Multiple LLM analyses reveal 215 packages, with the highest overlap between Gemini and GPT-3.5 and the least between Cohere and GPT-4.
This cross-model hallucination analysis offers valuable insights into the phenomenon of hallucinations in LLMs, potentially leading to a better understanding of these systems’ internal workings.
There was a phenomenon where developers were unknowingly downloading a non-existent Python package called “huggingface-cli,” which suggested a potential issue where large language models might be providing users with inaccurate information about available packages.
To investigate further, the researchers uploaded two dummy packages: “huggingface-cli” (empty) and “blabladsa123” (also empty).
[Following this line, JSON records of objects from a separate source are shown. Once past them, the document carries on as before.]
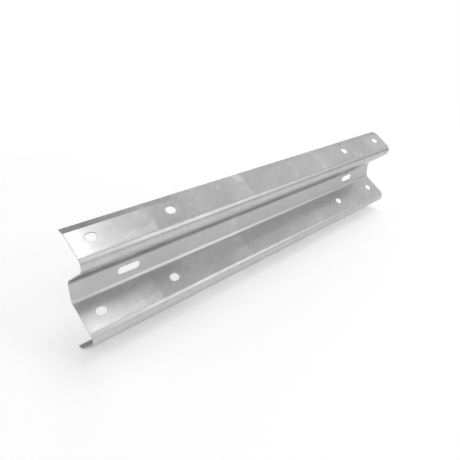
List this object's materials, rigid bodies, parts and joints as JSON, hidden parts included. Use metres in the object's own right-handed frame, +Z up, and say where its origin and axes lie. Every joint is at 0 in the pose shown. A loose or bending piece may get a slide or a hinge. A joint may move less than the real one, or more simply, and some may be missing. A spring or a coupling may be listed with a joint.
{
  "type": "w-beam guardrail panel",
  "caption": "Straight steel guardrail panel with a W-shaped section, slotted near its ends to bolt to posts and to lap onto the next panel.",
  "frame": {"origin": "on the flat back of the valley, which bears on the post, at mid-length and mid-height", "axes": "+X along the rail, +Y towards the post, away from the traffic side, +Z up"},
  "size_m": [1.3174, 0.083, 0.312],
  "materials": {
    "galvanised_steel": "hot-dip galvanised: satin grey zinc with soft cloudy patches and a faint spangle"
  },
  "bodies": {
    "root": {"w_beam_rail": "galvanised_steel"}
  },
  "joints": []
}
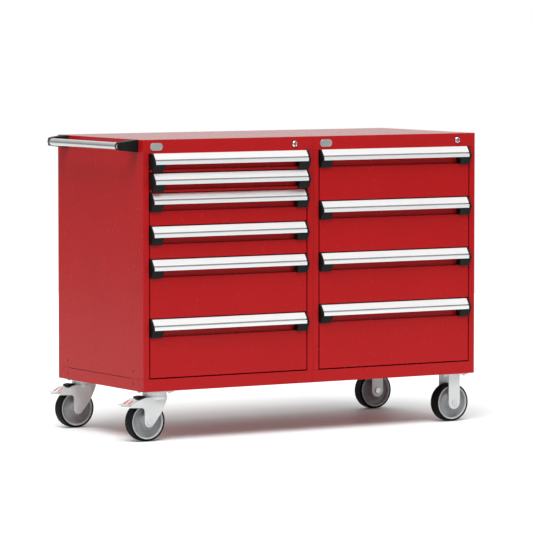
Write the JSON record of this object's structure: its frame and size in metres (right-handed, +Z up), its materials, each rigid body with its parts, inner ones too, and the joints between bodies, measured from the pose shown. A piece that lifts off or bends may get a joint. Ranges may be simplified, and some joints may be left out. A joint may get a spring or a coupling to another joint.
{
  "type": "rolling tool chest",
  "caption": "Wide two-bay rolling tool chest with full-width pulls on stacked sliding drawers, cylinder locks, a side push handle, and swivel and rigid casters.",
  "frame": {"origin": "on the floor, under the middle of the whole chest's box, push handle, pulls and brake pedals included", "axes": "+Z up; the drawers open towards -Y; +X to the right of a person who faces the drawers, so the push handle is at -X"},
  "size_m": [1.6054, 0.7214, 1.1589],
  "materials": {
    "red_paint": "semi-gloss powder coat",
    "aluminium": "satin anodised",
    "slide_zinc": "zinc plated",
    "caster_zinc": "bright zinc plated",
    "chrome": "bright plated",
    "black_plastic": "fine textured moulding",
    "hub_plastic": "satin moulding",
    "tyre_rubber": "smooth tread"
  },
  "bodies": {
    "housing": {"housing_left": "red_paint", "housing_right": "red_paint", "back_panels": "red_paint", "slide_rails_left": "slide_zinc", "slide_rails_right": "slide_zinc", "push_handle_tube": "aluminium", "push_handle_brackets": "black_plastic", "lock_barrels": "chrome", "rigid_forks": "caster_zinc", "rigid_axles": "caster_zinc", "swivel_plates": "caster_zinc", "caster_bolts": "caster_zinc"},
    "drawer_l1": {"drawer_l1": "red_paint", "pull_l1": "aluminium"},
    "carriages_l1": {"carriages_l1": "slide_zinc"},
    "drawer_l2": {"drawer_l2": "red_paint", "pull_l2": "aluminium"},
    "carriages_l2": {"carriages_l2": "slide_zinc"},
    "drawer_l3": {"drawer_l3": "red_paint", "pull_l3": "aluminium"},
    "carriages_l3": {"carriages_l3": "slide_zinc"},
    "drawer_l4": {"drawer_l4": "red_paint", "pull_l4": "aluminium"},
    "carriages_l4": {"carriages_l4": "slide_zinc"},
    "drawer_l5": {"drawer_l5": "red_paint", "pull_l5": "aluminium"},
    "carriages_l5": {"carriages_l5": "slide_zinc"},
    "drawer_l6": {"drawer_l6": "red_paint", "pull_l6": "aluminium"},
    "carriages_l6": {"carriages_l6": "slide_zinc"},
    "drawer_r1": {"drawer_r1": "red_paint", "pull_r1": "aluminium"},
    "carriages_r1": {"carriages_r1": "slide_zinc"},
    "drawer_r2": {"drawer_r2": "red_paint", "pull_r2": "aluminium"},
    "carriages_r2": {"carriages_r2": "slide_zinc"},
    "drawer_r3": {"drawer_r3": "red_paint", "pull_r3": "aluminium"},
    "carriages_r3": {"carriages_r3": "slide_zinc"},
    "drawer_r4": {"drawer_r4": "red_paint", "pull_r4": "aluminium"},
    "carriages_r4": {"carriages_r4": "slide_zinc"},
    "lock_plug_left": {"lock_plug_left": "chrome"},
    "lock_bar_left": {"lock_bar_left": "slide_zinc"},
    "lock_plug_right": {"lock_plug_right": "chrome"},
    "lock_bar_right": {"lock_bar_right": "slide_zinc"},
    "swivel_front": {"swivel_fork_front": "caster_zinc", "swivel_axle_front": "caster_zinc"},
    "brake_pedal_front": {"brake_pedal_front": "caster_zinc"},
    "wheel_front_left": {"hub_front_left": "hub_plastic", "tyre_front_left": "tyre_rubber"},
    "wheel_front_right": {"hub_front_right": "hub_plastic", "tyre_front_right": "tyre_rubber"},
    "swivel_rear": {"swivel_fork_rear": "caster_zinc", "swivel_axle_rear": "caster_zinc"},
    "brake_pedal_rear": {"brake_pedal_rear": "caster_zinc"},
    "wheel_rear_left": {"hub_rear_left": "hub_plastic", "tyre_rear_left": "tyre_rubber"},
    "wheel_rear_right": {"hub_rear_right": "hub_plastic", "tyre_rear_right": "tyre_rubber"}
  },
  "joints": [
    {"name": "drawer_l1_slide", "type": "slide", "parent": "housing", "child": "drawer_l1", "axis": [0, -1, 0], "range_m": [0, 0.58]},
    {"name": "carriages_l1_slide", "type": "slide", "parent": "housing", "child": "carriages_l1", "axis": [0, -1, 0], "range_m": [0, 0.29]},
    {"name": "drawer_l2_slide", "type": "slide", "parent": "housing", "child": "drawer_l2", "axis": [0, -1, 0], "range_m": [0, 0.58]},
    {"name": "carriages_l2_slide", "type": "slide", "parent": "housing", "child": "carriages_l2", "axis": [0, -1, 0], "range_m": [0, 0.29]},
    {"name": "drawer_l3_slide", "type": "slide", "parent": "housing", "child": "drawer_l3", "axis": [0, -1, 0], "range_m": [0, 0.58]},
    {"name": "carriages_l3_slide", "type": "slide", "parent": "housing", "child": "carriages_l3", "axis": [0, -1, 0], "range_m": [0, 0.29]},
    {"name": "drawer_l4_slide", "type": "slide", "parent": "housing", "child": "drawer_l4", "axis": [0, -1, 0], "range_m": [0, 0.58]},
    {"name": "carriages_l4_slide", "type": "slide", "parent": "housing", "child": "carriages_l4", "axis": [0, -1, 0], "range_m": [0, 0.29]},
    {"name": "drawer_l5_slide", "type": "slide", "parent": "housing", "child": "drawer_l5", "axis": [0, -1, 0], "range_m": [0, 0.58]},
    {"name": "carriages_l5_slide", "type": "slide", "parent": "housing", "child": "carriages_l5", "axis": [0, -1, 0], "range_m": [0, 0.29]},
    {"name": "drawer_l6_slide", "type": "slide", "parent": "housing", "child": "drawer_l6", "axis": [0, -1, 0], "range_m": [0, 0.58]},
    {"name": "carriages_l6_slide", "type": "slide", "parent": "housing", "child": "carriages_l6", "axis": [0, -1, 0], "range_m": [0, 0.29]},
    {"name": "drawer_r1_slide", "type": "slide", "parent": "housing", "child": "drawer_r1", "axis": [0, -1, 0], "range_m": [0, 0.58]},
    {"name": "carriages_r1_slide", "type": "slide", "parent": "housing", "child": "carriages_r1", "axis": [0, -1, 0], "range_m": [0, 0.29]},
    {"name": "drawer_r2_slide", "type": "slide", "parent": "housing", "child": "drawer_r2", "axis": [0, -1, 0], "range_m": [0, 0.58]},
    {"name": "carriages_r2_slide", "type": "slide", "parent": "housing", "child": "carriages_r2", "axis": [0, -1, 0], "range_m": [0, 0.29]},
    {"name": "drawer_r3_slide", "type": "slide", "parent": "housing", "child": "drawer_r3", "axis": [0, -1, 0], "range_m": [0, 0.58]},
    {"name": "carriages_r3_slide", "type": "slide", "parent": "housing", "child": "carriages_r3", "axis": [0, -1, 0], "range_m": [0, 0.29]},
    {"name": "drawer_r4_slide", "type": "slide", "parent": "housing", "child": "drawer_r4", "axis": [0, -1, 0], "range_m": [0, 0.58]},
    {"name": "carriages_r4_slide", "type": "slide", "parent": "housing", "child": "carriages_r4", "axis": [0, -1, 0], "range_m": [0, 0.29]},
    {"name": "lock_plug_left_turn", "type": "hinge", "parent": "housing", "child": "lock_plug_left", "pos_m": [-0.0451, -0.32515, 1.1316], "axis": [0, -1, 0], "range_deg": [0, 90]},
    {"name": "lock_bar_left_shift", "type": "slide", "parent": "housing", "child": "lock_bar_left", "axis": [1, 0, 0], "range_m": [0, 0.005]},
    {"name": "lock_plug_right_turn", "type": "hinge", "parent": "housing", "child": "lock_plug_right", "pos_m": [0.7169, -0.32515, 1.1316], "axis": [0, -1, 0], "range_deg": [0, 90]},
    {"name": "lock_bar_right_shift", "type": "slide", "parent": "housing", "child": "lock_bar_right", "axis": [1, 0, 0], "range_m": [0, 0.005]},
    {"name": "caster_front_swivel", "type": "hinge", "parent": "housing", "child": "swivel_front", "pos_m": [-0.6401, -0.26685, 0.1727], "axis": [0, 0, 1], "continuous": true},
    {"name": "brake_pedal_front_press", "type": "hinge", "parent": "swivel_front", "child": "brake_pedal_front", "pos_m": [-0.7281, -0.26685, 0.1487], "axis": [0, -1, 0], "range_deg": [0, 10]},
    {"name": "wheel_front_left_roll", "type": "hinge", "parent": "swivel_front", "child": "wheel_front_left", "pos_m": [-0.6831, -0.26685, 0.0762], "axis": [0, 1, 0], "continuous": true},
    {"name": "wheel_front_right_roll", "type": "hinge", "parent": "housing", "child": "wheel_front_right", "pos_m": [0.7219, -0.26685, 0.0762], "axis": [0, 1, 0], "continuous": true},
    {"name": "caster_rear_swivel", "type": "hinge", "parent": "housing", "child": "swivel_rear", "pos_m": [-0.6401, 0.30235, 0.1727], "axis": [0, 0, 1], "continuous": true},
    {"name": "brake_pedal_rear_press", "type": "hinge", "parent": "swivel_rear", "child": "brake_pedal_rear", "pos_m": [-0.7281, 0.30235, 0.1487], "axis": [0, -1, 0], "range_deg": [0, 10]},
    {"name": "wheel_rear_left_roll", "type": "hinge", "parent": "swivel_rear", "child": "wheel_rear_left", "pos_m": [-0.6831, 0.30235, 0.0762], "axis": [0, 1, 0], "continuous": true},
    {"name": "wheel_rear_right_roll", "type": "hinge", "parent": "housing", "child": "wheel_rear_right", "pos_m": [0.7219, 0.30235, 0.0762], "axis": [0, 1, 0], "continuous": true}
  ],
  "couplings": [
    {"joint": "carriages_l1_slide", "follows": "drawer_l1_slide", "ratio": 0.5},
    {"joint": "carriages_l2_slide", "follows": "drawer_l2_slide", "ratio": 0.5},
    {"joint": "carriages_l3_slide", "follows": "drawer_l3_slide", "ratio": 0.5},
    {"joint": "carriages_l4_slide", "follows": "drawer_l4_slide", "ratio": 0.5},
    {"joint": "carriages_l5_slide", "follows": "drawer_l5_slide", "ratio": 0.5},
    {"joint": "carriages_l6_slide", "follows": "drawer_l6_slide", "ratio": 0.5},
    {"joint": "carriages_r1_slide", "follows": "drawer_r1_slide", "ratio": 0.5},
    {"joint": "carriages_r2_slide", "follows": "drawer_r2_slide", "ratio": 0.5},
    {"joint": "carriages_r3_slide", "follows": "drawer_r3_slide", "ratio": 0.5},
    {"joint": "carriages_r4_slide", "follows": "drawer_r4_slide", "ratio": 0.5},
    {"joint": "lock_plug_left_turn", "follows": "lock_bar_left_shift", "rad_per_m": 314.16},
    {"joint": "lock_plug_right_turn", "follows": "lock_bar_right_shift", "rad_per_m": 314.16}
  ]
}
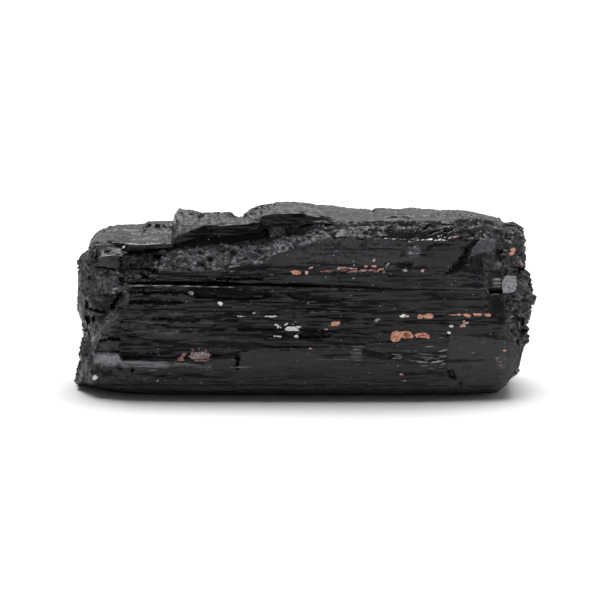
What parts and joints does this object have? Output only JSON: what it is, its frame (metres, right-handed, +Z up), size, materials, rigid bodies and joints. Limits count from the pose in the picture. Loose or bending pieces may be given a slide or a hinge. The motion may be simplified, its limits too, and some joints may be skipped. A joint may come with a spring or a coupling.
{
  "type": "tourmaline crystal",
  "caption": "Rough black tourmaline crystal lying on a flat side: a blocky prism with long fine grooves, a stepped broken top, jagged ends and small orange and white mineral specks.",
  "frame": {"origin": "centre of the stone's footprint box, on the surface that it rests on", "axes": "+X along the crystal's length towards its squarer broken end, -Y towards the grown front face with the long grooves, +Z up out of the face that it rests on"},
  "size_m": [0.0823, 0.0323, 0.0334],
  "materials": {
    "black_schorl": "natural crystal and fracture faces, glassy to resinous, unpolished"
  },
  "bodies": {
    "root": {"tourmaline_crystal": "black_schorl"}
  },
  "joints": []
}
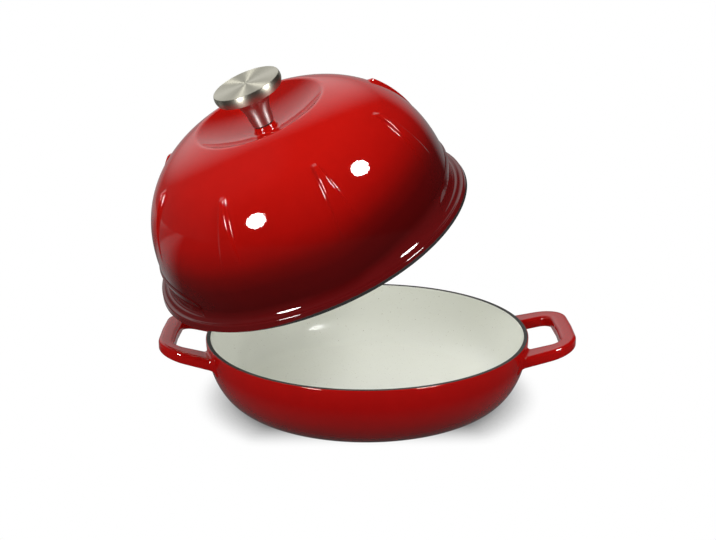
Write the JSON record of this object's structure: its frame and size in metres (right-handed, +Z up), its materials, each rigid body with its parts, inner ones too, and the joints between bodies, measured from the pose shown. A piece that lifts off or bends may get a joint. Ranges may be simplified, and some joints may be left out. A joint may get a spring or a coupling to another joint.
{
  "type": "cast iron bread oven",
  "caption": "Round enamelled cast iron bread oven: shallow pan with loop handles under a tall domed lid with raised marks, a dished crown and a flared steel knob; the lid is held tilted.",
  "frame": {"origin": "centre of the pan's flat underside", "axes": "+Z up out of the pan, +X towards one loop handle, so that the handles lie along X"},
  "size_m": [0.3383, 0.2678, 0.2689],
  "materials": {
    "red_enamel": "gloss red enamel outside, off-white enamel inside, matte black ground rims",
    "brushed_steel": "brushed stainless steel, turned lay",
    "plain_steel": "plain stainless steel",
    "black_fibre": "matte black heat-proof fibre"
  },
  "bodies": {
    "pan": {"base_pan": "red_enamel"},
    "lid": {"lid_dome": "red_enamel", "knob_cap": "brushed_steel", "knob_stem": "brushed_steel", "knob_insert": "plain_steel", "knob_washer": "black_fibre", "knob_screw": "plain_steel", "lock_washer": "plain_steel", "flat_washer": "plain_steel"}
  },
  "joints": [
    {"name": "lid_lift", "type": "hinge", "parent": "pan", "child": "lid", "pos_m": [-0.17433, -0.10691, 0.0243], "axis": [0.452, -0.8256, 0.3377], "range_deg": [-25.92, 20]}
  ]
}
They then monitored download rates over three months; the fake “huggingface-cli” package received over 30,000 downloads, significantly exceeding the control package “blabladsa123.”.
It suggests a possible vulnerability where developers rely on incomplete or inaccurate information sources to discover Python packages.
The adoption rate of a package was believed to be a hallucination (not an actual package), and to verify its usage, they searched GitHub repositories of major companies as the search identified references to the package in repositories of several large companies.
For example, a repository containing Alibaba’s research included instructions on installing this package in its README file.
These findings suggest that either the package is accurate and used by these companies or there’s a widespread phenomenon of including instructions for non-existent packages in documentation.